Print impact with digital interactivity
Flipboard, which bills itself as a digital “social magazine,” does not claim to be a leader in journalism. It is not a journal at all, in fact—it culls its content from publications like Vanity Fair and The Guardian. But it is the first to add audio to its digital magazine. And yes, it takes advertising, but only via its publishing partners.
The newest edition of Flipboard (available as an app for iPad, iPhone or iPod Touch) can now listen to audio shared on Soundcloud and radio programming from National Public Radio (NPR) and Public Radio International (PRI). The new “Audio” category has been added to Flipboard’s Content Guide, and offers segments from shows such as Fresh Air and PRIʼs The World, just as it offers articles from magazines.
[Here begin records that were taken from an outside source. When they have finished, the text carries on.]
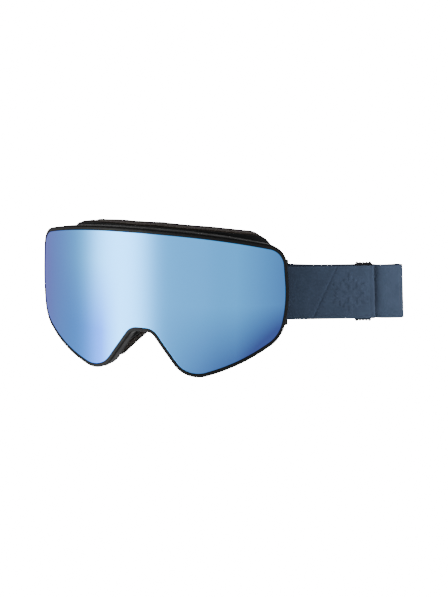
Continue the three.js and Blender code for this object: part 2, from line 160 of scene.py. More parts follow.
def build(name, shape, look, uv=None):
    """A smooth-shaded object from a shape, with its normals out and one UV pair per point if given."""
    points, faces = shape
    mesh = bpy.data.meshes.new(name)
    mesh.from_pydata([tuple(p) for p in to_frame(points)], [], faces)
    if uv is not None:
        layer = mesh.uv_layers.new(name="Weave")
        corners = np.empty(len(mesh.loops), int)
        mesh.loops.foreach_get("vertex_index", corners)
        layer.data.foreach_set("uv", np.asarray(uv, float)[corners].ravel())
    work = bmesh.new()
    work.from_mesh(mesh)
    bmesh.ops.recalc_face_normals(work, faces=work.faces)
    work.to_mesh(mesh)
    work.free()
    mesh.shade_smooth()
    mesh.set_sharp_from_angle(angle=SHARP_ANGLE)
    mesh.materials.append(look)
    return placed(name, mesh)


def bevelled(item, width, segments=3, angle=32):
    """Rounds the hard edges, and keeps the flat faces flat."""
    modifier = item.modifiers.new("Rounded edges", "BEVEL")
    modifier.width = width * MM
    modifier.segments = segments
    modifier.limit_method = "ANGLE"
    modifier.angle_limit = math.radians(angle)
    modifier.harden_normals = True
    return item


def piece(item, body, slot, *nodes):
    """item rides on a body and stands for these CAD nodes, which it hides. slot is not used."""
    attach(item, body)
    if nodes:
        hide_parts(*nodes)
    return item


def bands(count, rings, closed):
    """Quads between rings of count points each, one after another."""
    faces = []
    for k in range(rings if closed else rings - 1):
        here, after = k * count, ((k + 1) % rings) * count
        for i in range(count):
            j = (i + 1) % count
            faces.append([here + i, after + i, after + j, here + j])
    return faces


def hoop(rings):
    return np.vstack(rings), bands(len(rings[0]), len(rings), True)


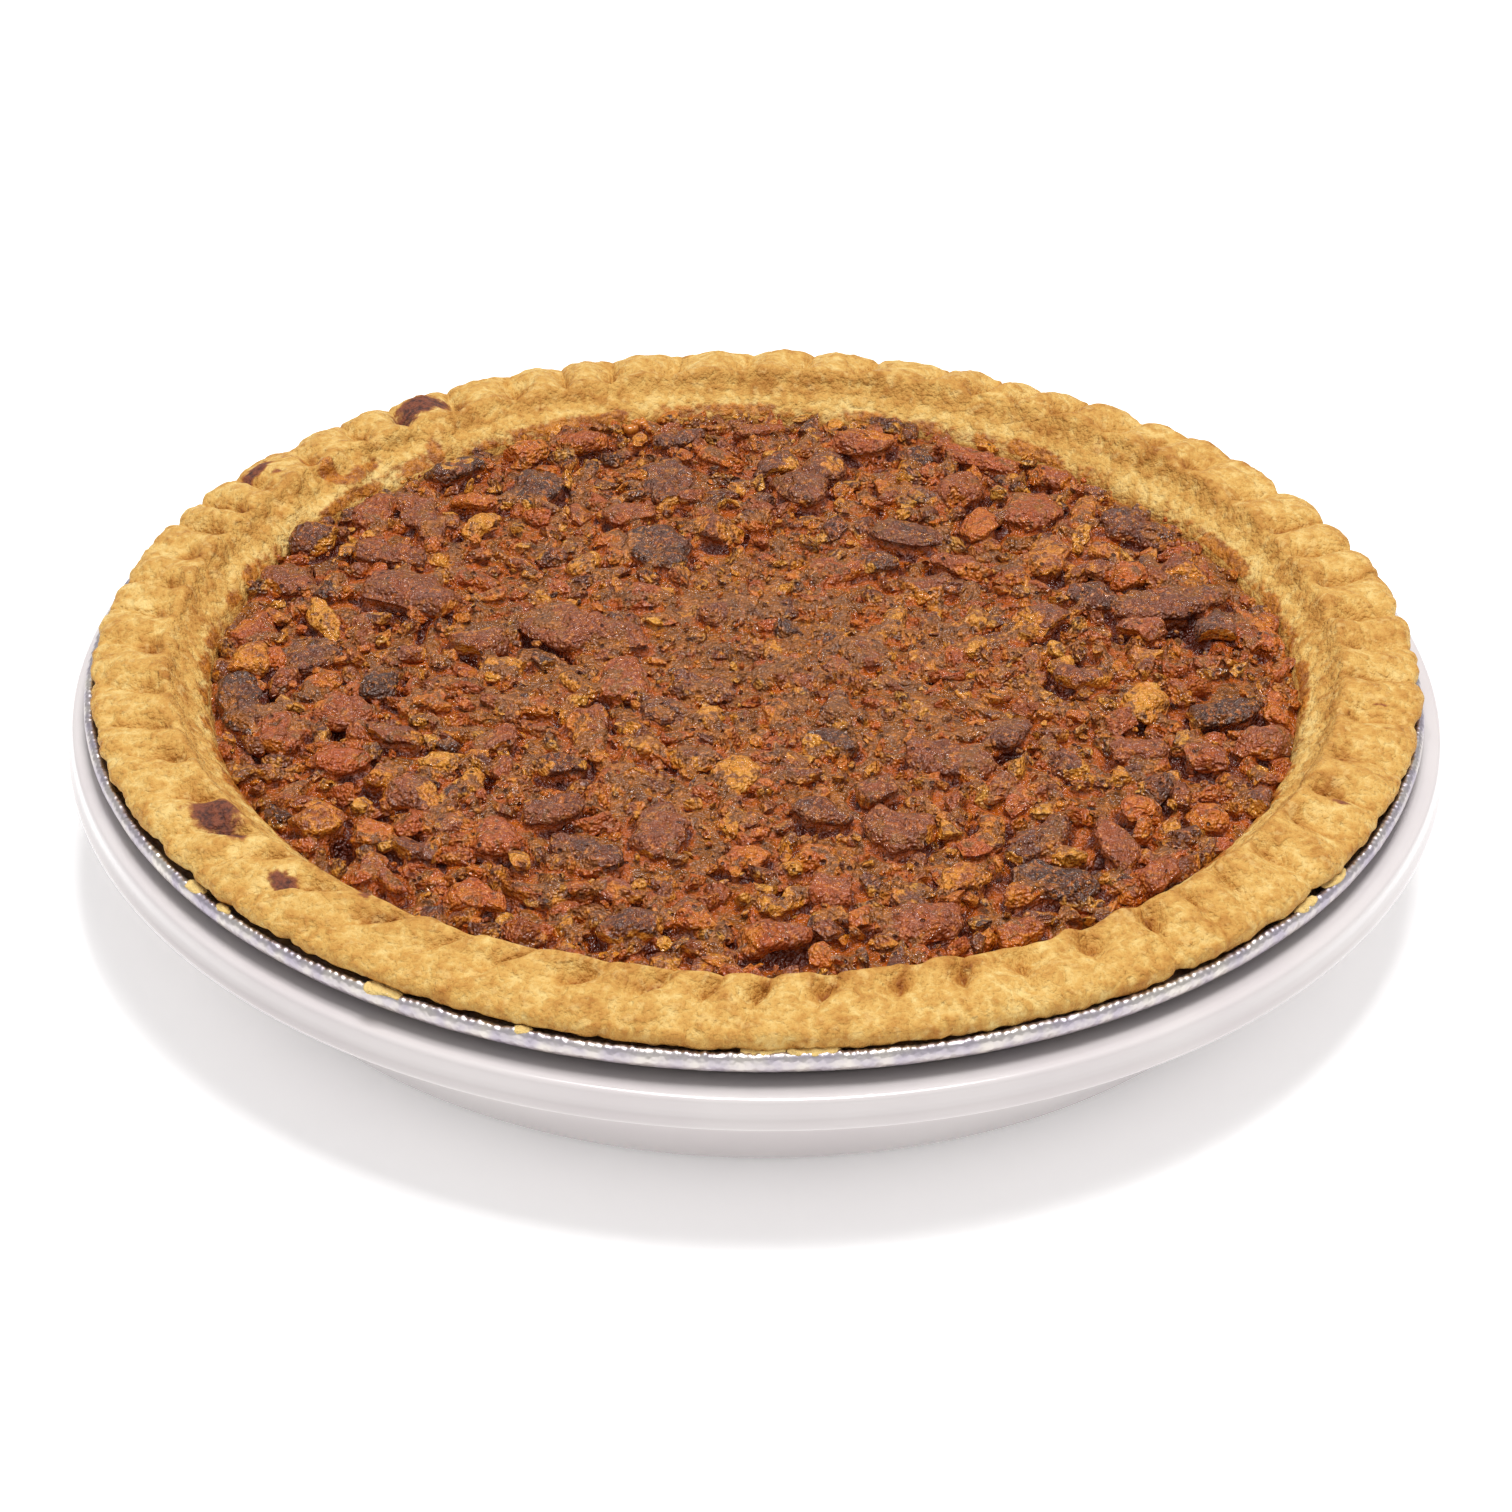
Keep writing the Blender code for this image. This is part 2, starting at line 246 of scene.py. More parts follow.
def grain(place, size, detail=2.0, roughness=0.5, distortion=0.0):
    """Cloudy noise whose clouds are about size metres wide, from 0 to 1 with a mean of 0.5."""
    values = {"Vector": place, "Scale": 1.0 / size, "Detail": detail, "Roughness": roughness}
    values["Distortion"] = distortion
    return place.make("ShaderNodeTexNoise", {}, values)


def speckles(place, size):
    """The distance from scattered dots about size metres apart: 0 at a dot."""
    values = {"Vector": place, "Scale": 1.0 / size}
    return place.make("ShaderNodeTexVoronoi", {"feature": "F1"}, values)


def layer(place, name):
    """A number that was painted on the points of a piece."""
    return place.make("ShaderNodeAttribute", {"attribute_name": name}, {}, out="Fac")


def relief(height, depth):
    """A bumped normal from a height between 0 and 1, as deep as depth metres."""
    values = {"Height": height, "Distance": depth, "Strength": 1.0}
    return height.make("ShaderNodeBump", {}, values)


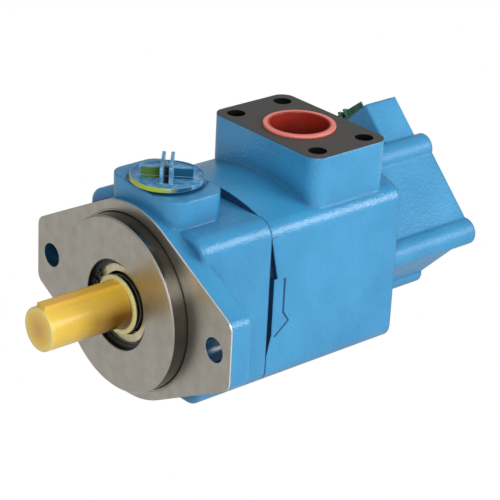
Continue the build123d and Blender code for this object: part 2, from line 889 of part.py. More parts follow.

“Audio could keep users ‘flipping’ a lot longer,” suggests Andrew Phelps of the Niemen Journalism Lab. NPR found that the users of its mobile apps who listen to audio also consumer more articles: Audio listeners conducted 4.2 pageviews per visit versus 2.4 for the text-only readers. “It makes sense: Audio is the perfect multitasking medium,” wrote Phelps.
At present, Flipboard does not sell advertising directly: Rather, it partners with publishers like Conde Nast, and a team from Flipboard works with the publishers to select ads and optimize them for the platform. So Converse, which currently has a print ad in Details, buys its Flipboard ad from Details. Better still, the ads are optimized for the platform and are interactive. As Adweek describes, “Users can see a display ad that mimics the print version, click on it, and interact with a brand's existing content in a way that is pleasing to the eyes.” So Converse enjoys several million possible exposures. (Flipboard claims 8 million downloads in January alone.)
Flipboard has yet to release an Android app but plans to do so in the customary “near future.”